Youssef was born in Queens to Egyptian immigrants — his dad managed the Plaza Hotel back when Donald Trump owned it — and raised in nearby Rutherford, New Jersey, where he grew up a fan of George Carlin and Allen Iverson’s 76ers. He initially enrolled at Rutgers for political science, with the vaguest of plans to become a lawyer, but dropped out at 20 to pursue a comedy career in Los Angeles. He was first cast in the Scott Baio-led Nickelodeon sitcom See Dad Run, then had a recurring role on the USA hacker drama Mr. Robot, alongside fellow Egyptian-American Rami Malek. (Side note: Perhaps nothing demonstrates the dearth of Middle Eastern actors on television quite like when I found out my 84-year-old Egyptian grandmother attempted to watch the entirely convoluted Mr. Robot because it was the only show on TV whose star was Egyptian.)
The idea for Ramy first took hold in 2012, when Youssef was praying in between takes of See Dad Run. Soon after, his friend Ari Katcher — who’d been encouraging him to develop the concept of a Muslim-American comedy — brought stand-up Jerrod Carmichael to a party at Youssef’s house. The two comics immediately struck up a friendship over the fact that they’re both religious (Carmichael is a Christian); they ended up discussing the show while hanging out at a roast of Justin Bieber and touring together in 2017. When Carmichael came on as an executive producer, they began pitching the show around with co-creators Katcher and Ryan Welch. After Hulu greenlit the project, they brought Transparent‘s Bridget Bedard to work as showrunner. Per a Vulture article on the making of Ramy, every new writer hire was a woman, two of whom were Muslim. (Two stand-alone episodes respectively focusing on Ramy’s sister, played by May Calamawy, and his mother, were both directed by Palestinian-American director Cherien Dabis and are among the strongest of the series.)
Overall, the show’s refusal to go in the most obvious, expected route — Ramy’s extended family are Trump fans, a flashback episode reveals that 9/11 happened while he was trying to masturbate for the first time in his middle school bathroom — ultimately lends it a feeling of deep authenticity. (The ample “habibi’s” dropped into every other sentence also help.) Most importantly, it’s enormously funny, with even the most poignant moments stretching out like a rubber band then suddenly snapping back with a joke. Take the conversation where Ramy’s father chastises his son for sleeping with a married woman; he gives a heartfelt, nostalgia-laden monologue about what he sacrificed when he left his family behind in Egypt before ending on the note, “at least you’re not gay.”

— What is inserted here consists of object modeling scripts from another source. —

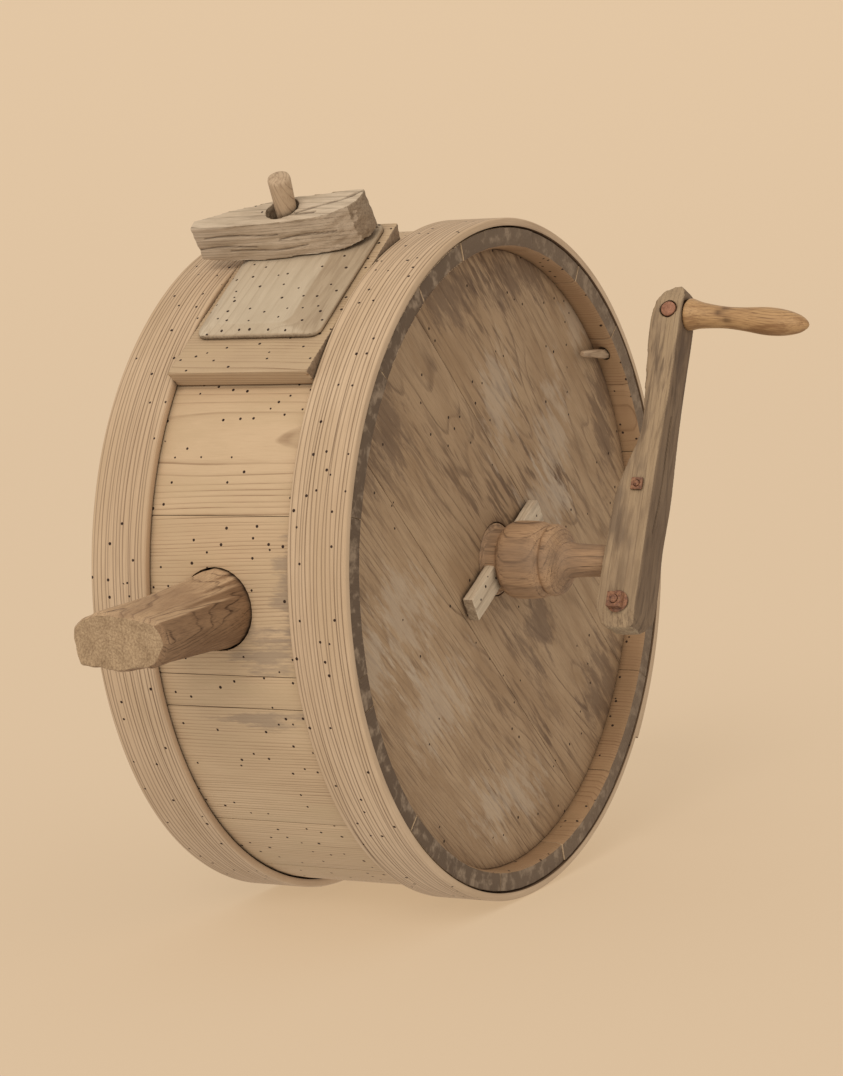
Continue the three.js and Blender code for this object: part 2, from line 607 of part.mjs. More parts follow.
function grip() {
  const profile = smooth([
    [0.4, 12.4], [3, 12.2], [12, 9.9], [30, 8.3], [45, 8.9], [62, 10.4], [76, 9.8], [88, 7], [94, 3.4],
  ], 13, false);
  const body = turned([[0.4, 0], ...profile, [GRIP_LENGTH, 0]], 16);
  const turn = new THREE.Matrix4().makeRotationFromQuaternion(
    new THREE.Quaternion().setFromUnitVectors(V(1, 0, 0), gripAxis),
  );
  turn.setPosition(gripFoot.x + 1.2, gripFoot.y, gripFoot.z);
  const placed = solid(geometryOf(body).applyMatrix4(turn));
  const pinHole = crosswise(ARM.x1 - 12, -30, 30, GRIP_Z, PIN_R + GAP);
  add("grip", placed.add(gripTenon(0)).subtract(pinHole), gripWood);
}

staves();
hoops();
heads();
collar();
driveNails();
headPeg();
lid();
turnBlock();
add("vent_peg", pegRod(0), lidWood);
bung();
shaft();
paddles();
rearBearing();
crank();
grip();

const group = new THREE.Group();
group.add(churn);

export default group;
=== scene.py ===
"""Looks for the drum butter churn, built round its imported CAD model. Metres, +Z up, +X towards the crank."""
import json
import math

import bmesh
import bpy
import numpy as np
from mathutils import Matrix, Vector

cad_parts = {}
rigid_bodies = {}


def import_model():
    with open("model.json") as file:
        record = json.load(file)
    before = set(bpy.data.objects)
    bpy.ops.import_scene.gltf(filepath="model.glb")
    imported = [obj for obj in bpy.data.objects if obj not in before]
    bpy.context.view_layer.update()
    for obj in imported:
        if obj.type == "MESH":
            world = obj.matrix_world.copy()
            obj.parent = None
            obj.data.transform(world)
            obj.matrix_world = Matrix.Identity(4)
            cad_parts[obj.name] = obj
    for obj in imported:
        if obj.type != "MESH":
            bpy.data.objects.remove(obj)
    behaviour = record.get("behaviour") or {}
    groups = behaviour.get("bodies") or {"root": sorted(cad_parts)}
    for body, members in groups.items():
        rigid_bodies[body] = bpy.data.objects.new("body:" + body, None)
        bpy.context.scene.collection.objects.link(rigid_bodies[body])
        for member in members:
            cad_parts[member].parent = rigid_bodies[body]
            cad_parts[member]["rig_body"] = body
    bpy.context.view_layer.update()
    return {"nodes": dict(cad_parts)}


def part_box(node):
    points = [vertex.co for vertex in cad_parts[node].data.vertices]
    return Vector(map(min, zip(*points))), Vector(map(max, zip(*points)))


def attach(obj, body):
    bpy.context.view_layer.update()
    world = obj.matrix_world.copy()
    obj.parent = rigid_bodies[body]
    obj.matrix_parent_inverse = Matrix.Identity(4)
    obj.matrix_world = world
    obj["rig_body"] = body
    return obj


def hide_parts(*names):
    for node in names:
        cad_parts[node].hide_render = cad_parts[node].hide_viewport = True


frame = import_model()

# ---- Dimensions that the looks share with the CAD, read from its boxes where they can be ----
hoop_low, hoop_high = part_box("front_hoop")
AXLE = (hoop_low.z + hoop_high.z) / 2
HOOP_R = (hoop_high.z - hoop_low.z) / 2
HOOP_BORE = HOOP_R - 0.007
RIM_X = hoop_high.x
CENTRE = Vector((0, 0, AXLE))
MOUTH_TILT = math.radians(34.5)
ARM_LEAN = math.radians(-25.5)
LAP_FROM, LAP_TO, LAP_RISE = math.radians(228), math.radians(262), 0.004
GRIP_DROOP = math.radians(6)
# Where each stave begins, in degrees round from the top towards the bung.
STAVE_JOINTS = (14.7, 31, 50, 75.3, 101.5, 107.3, 132.5, 150, 167.2,
                192, 216, 239.3, 262, 284, 299, 310.5, 329, 348)
MOUTH_STAVES, BUNG_STAVE = (0, 1), 3
STAINED_STAVES, FLAT_SAWN_STAVES = (3, 5), (2, 9, 13)
PADDLES, PADDLE_TURN, KEY_TURN = 4, 20, math.radians(28)
# Places on the crank arm: out along the axle, and along the arm from the axle.
GRIP_PIN_AT, NUT_AT, RIVET_AT = (0.203, 0.193), (0.200, -0.036), (0.2015, 0.054)
GRIP_FOOT_X = 0.2145


def unit(*v):
    return np.array(v, float) / np.linalg.norm(v)


def turned_x(angle, v):
    """A vector turned about the X axis."""
    c, s = math.cos(angle), math.sin(angle)
    return np.array((v[0], c * v[1] - s * v[2], s * v[1] + c * v[2]))


X, Y, Z = np.eye(3)
MOUTH_ACROSS, MOUTH_UP = turned_x(MOUTH_TILT, Y), turned_x(MOUTH_TILT, Z)
ARM_ACROSS, ARM_ALONG = turned_x(ARM_LEAN, Y), turned_x(ARM_LEAN, Z)


# ---- Grain frames: a point's place along the grain, across it and in depth, with the directions ----
def straight(along, across, origin=CENTRE, pith=(0.0, 0.0), shift=0.0):
    along, across = unit(*along), unit(*across)
    axes = np.stack([along, across, np.cross(along, across)])

    def place(points):
        found = (points - np.array(origin)) @ axes.T
        return found + np.array((shift, *pith)), np.broadcast_to(axes, (len(points), 3, 3))

    return place


def round_drum(start, pith, along_axis, shift=0.0):
    """Grain along the drum's axis, as on a stave, or round the drum, as on a hoop."""

    def place(points):
        y, z = points[:, 1], points[:, 2] - AXLE
        r = np.hypot(y, z)
        angle = np.arctan2(-y, z) - start
        angle = (angle + np.pi) % (2 * np.pi) - np.pi if along_axis else angle % (2 * np.pi)
        none = np.zeros_like(r)
        outward = np.stack([none, y / r, z / r], 1)
        axial = np.broadcast_to(X, outward.shape)
        round_ = np.cross(axial, outward)
        depth = r - HOOP_BORE + pith[1]
        arc = angle * HOOP_BORE
        x = points[:, 0]
        if along_axis:
            return np.stack([x + shift, arc + pith[0], depth], 1), np.stack([axial, round_, outward], 1)
        return np.stack([arc + shift, x + pith[0], depth], 1), np.stack([round_, axial, outward], 1)

    return place


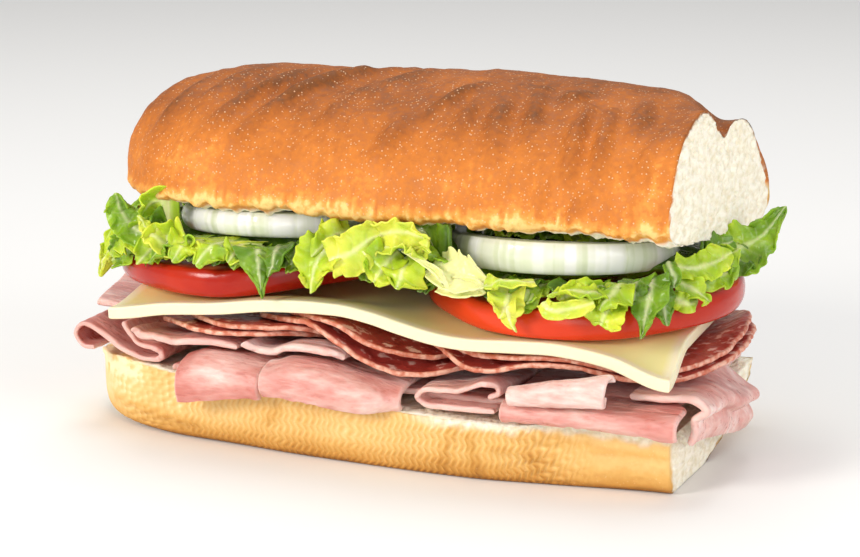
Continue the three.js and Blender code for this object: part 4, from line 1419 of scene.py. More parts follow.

Youssef is thrilled that he got his full vision into Ramy — as he puts it, “this shit isn’t diluted.” That said, there were some battles he lost. He had hoped the very first scene would show him doing wudu, a ritual cleansing before prayer, in a mosque. “Testing made the audiences feel like it was a show about terrorism,” he says, “because they’re open in a mosque speaking Arabic.” Whether you think Ramy leans more heavily on the obscenity or the piety depends on your perspective. The show’s first season includes several sex scenes, including a fumbled backseat choke-out in the pilot (though, deliberately, there’s no nudity). “People who are part of any of the various Muslim communities that have a sensitivity to discussing sex, they watch this show and they’re like, This is all sex,” he continues. “People who don’t have that sensitivity watch the show and they’re like, All this dude does is pray.” (For the record: There are more prayer scenes than sex scenes. Youssef has tallied it up.)
The success of Ramy‘s first season has sparked conversations about representation and responsibility, which he welcomes, though Youssef’s ultimate goal was telling a nuanced story about one particular character and his family — and to make it funny. He loves comedy that has purpose — “It’s important to make sure I’m always thinking about, ‘Why am I telling this joke?'” — but he also wants to be realistic. “I think that comedy’s in a place right now where it’s getting a little confused,” Youssef says. “Sometimes people sit more on the purpose than on the laugh. It’s got to be laugh-driven. Anytime someone’s like, ‘Oh yeah, comedy’s changing things,’ I feel really averse to that kind of sentiment, because that puts an unfair weight on it.
“My friend Patrisse Cullors, she’s one of the founders of Black Lives Matter,” he continues, “I couldn’t call her and be like, ‘Hey, you guys take a week off, this writers’ room is so hilarious, we’re going to change [things]. Don’t worry, we got it covered.’ Hopefully my work helps set up people to be a little more open-minded to that work that’s being done, but that’s not change.”
After brunch, Youssef is planning to head out to his parents’ house in Jersey, where he’ll sleep over and wake up at 4:00 a.m. to eat suhoor before the first day of fasting. A couple of days later, he’ll fly out to Los Angeles, where the Ramy writers’ room is based, to start up on season two of the show. And then there’s the upcoming premiere of Feelings, which will introduce his stand-up to a much larger audience. Though Youssef has been performing for 10 years, there are barely any videos of his material on the internet, an intentional choice on his part. “There’s just a little bit of a shock with things going public,” he admits. “I feel like it sounds dumb to say when you’re a performer, and you go out of your way to make a TV show. What I really like about stand-up is there’s 100 people in a room, and you can just feel the pulse. It’s very human.
“Then once something just goes on screen,” Youssef adds, “there’s just a little bit of that humanity that was lost. Not everyone’s going to get your intentions. But hopefully more do than don’t.”